There are some silly things, like a high level Acrobat skill value can allow you to jump off the surface of the water. I think this is pushing suspension of disbelief too far, and they should keep that in the realm of magic. Additionally, you can dodge with a bow if you equip it, block with it, and then jump. Since keeping a heavy shield on hand for a bower kind of sucks, my guess is they did this to give archers a fighting chance in confined dungeons. Easier to do with an XBox controller than on a PC, I’ll give them that.

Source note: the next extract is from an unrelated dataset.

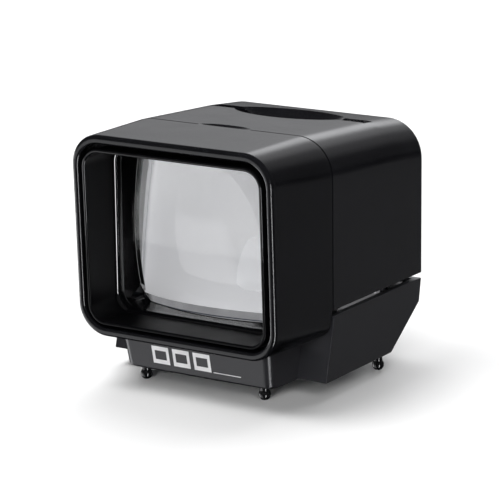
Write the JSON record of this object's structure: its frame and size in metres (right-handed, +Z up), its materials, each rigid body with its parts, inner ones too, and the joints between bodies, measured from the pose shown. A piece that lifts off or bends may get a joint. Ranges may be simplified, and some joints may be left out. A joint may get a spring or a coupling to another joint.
{
  "type": "slide viewer",
  "caption": "Tabletop slide viewer: a rounded black lens hood and rear cover with a slide slot stand on a narrow battery base with small ball feet.",
  "frame": {"origin": "middle of the bounding box's footprint, on the plane the four feet stand on", "axes": "+Z up, the viewing side with the lens faces -Y, +X to the viewer's right"},
  "size_m": [0.071, 0.0761, 0.0725],
  "materials": {
    "hood_plastic": "satin black moulding",
    "inner_plastic": "matt black",
    "cover_plastic": "satin black moulding",
    "base_plastic": "satin black moulding",
    "chassis_plastic": "matt black",
    "acrylic": "clear polished acrylic",
    "white_plastic": "matt white",
    "opal": "opal acrylic",
    "board": "white solder mask",
    "lamp": "clear domes on white cases",
    "foot_rubber": "black rubber",
    "cell_jacket": "plain printed jacket",
    "nickel": "nickel plated",
    "spring_steel": "spring steel",
    "screw_steel": "zinc plated"
  },
  "bodies": {
    "base": {"base_shell": "base_plastic", "base_deck": "white_plastic", "foot_front_left": "foot_rubber", "foot_front_right": "foot_rubber", "foot_rear_left": "foot_rubber", "foot_rear_right": "foot_rubber", "battery_front": "cell_jacket", "battery_rear": "cell_jacket", "contact_bridge": "nickel", "contact_plus": "nickel", "contact_minus": "nickel", "battery_spring_left": "nickel", "battery_spring_right": "nickel", "contact_blade_left": "nickel", "contact_blade_right": "nickel", "deck_screws": "screw_steel", "press_spring_left_front": "spring_steel", "press_spring_left_rear": "spring_steel", "press_spring_right_front": "spring_steel", "press_spring_right_rear": "spring_steel"},
    "housing": {"rear_cover": "cover_plastic", "chassis": "chassis_plastic", "slide_gate": "white_plastic", "diffuser": "opal", "light_box": "white_plastic", "lamp_board": "board", "board_screws": "screw_steel", "led_1": "lamp", "led_2": "lamp", "led_3": "lamp", "led_4": "lamp", "contact_pin_left": "nickel", "contact_pin_right": "nickel", "guide_screws": "screw_steel", "cover_screws": "screw_steel"},
    "hood": {"front_hood": "hood_plastic", "viewing_tunnel": "inner_plastic", "lens_bezel": "inner_plastic", "lens_barrel": "inner_plastic", "magnifier_lens": "acrylic", "lens_retainer": "inner_plastic"},
    "battery_door": {"battery_door": "base_plastic"}
  },
  "joints": [
    {"name": "housing_press", "type": "slide", "parent": "base", "child": "housing", "axis": [0, 0, -1], "range_m": [0, 0.0012], "stiffness_N_per_m": 1200, "springref_m": -0.0025, "deforming": ["press_spring_left_front", "press_spring_left_rear", "press_spring_right_front", "press_spring_right_rear"]},
    {"name": "hood_pull", "type": "slide", "parent": "housing", "child": "hood", "axis": [0, -1, 0], "range_m": [0, 0.024]},
    {"name": "battery_door_slide", "type": "slide", "parent": "base", "child": "battery_door", "axis": [0, 1, 0], "range_m": [0, 0.034]}
  ]
}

The last cool thing is that this game takes great advantage of the XBox Live Marketplace. There are some extra levels you can purchase (some were free for Christmas). In particular, I bought horse armor for $2.50 (200 points) and I don’t even own the game! Her majesty and I were looking at what you could buy, and the light elven armor looked awesome on the horse. Since horses are expensive (1000 gold) your first set of armor is free and helps protect your horse. Additional armor is 500 gold thenceforth from the stable near the main Imperial town. While the horses eyes do look spooky, it’s a pretty neat addition, the fact you buy whole games and accessories via the marketplace.

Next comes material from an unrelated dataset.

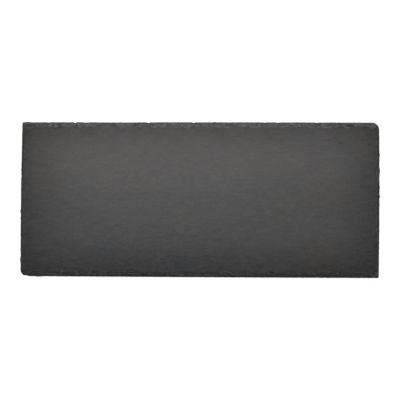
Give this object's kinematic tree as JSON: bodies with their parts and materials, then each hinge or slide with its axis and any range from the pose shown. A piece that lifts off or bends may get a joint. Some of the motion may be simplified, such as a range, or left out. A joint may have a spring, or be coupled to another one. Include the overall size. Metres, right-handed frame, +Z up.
{
  "type": "slate slab",
  "caption": "Thin rectangular slab of split slate with flat riven faces and hand-chipped, bevelled edges.",
  "frame": {"origin": "under the middle of the slab, on the surface it rests on", "axes": "+X along the slab's length, +Y across it towards its back edge, +Z up through its thickness"},
  "size_m": [0.3021, 0.1312, 0.0049],
  "materials": {
    "slate": "natural split face, faintly satin"
  },
  "bodies": {
    "root": {"slab": "slate"}
  },
  "joints": []
}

I used to be a big critic of Valve’s Steam which is their endeavor to get a gaming platform, complete with their Source engine, to allow developers to build games, deploy them, and get paid without the insane publishing / delivery costs typical in boxed packages you’d get at Best Buy for example. This really frustrated me because Steam felt extremely low quality, even today years after it’s initial inception and I would prefer Valve spend their time on creating games vs. platforms. However, after purchasing Half-Life 2: Episode 1, and then Might & Magic: Dark Messiah based on the recomendation of Johnathan Miranda… I can see where they are going and have enjoyed both purchases immensely. Therefore, I think XBox Live really has something special here. I think they overcharge like crazy, though, and their naming scheme based on your name being synonymous with your account is a flawed system. ICQ’s best feature was they gave you a unique number. You could then use whatever name you wanted. XBox Live actually charges you to change your name, as well as changing your picture, and a variety of other personalization’s which I think will hurt them in the long run. Regardless, overall, it’s really cool to be able to choose things I want to purchase for an existing game; really really cool!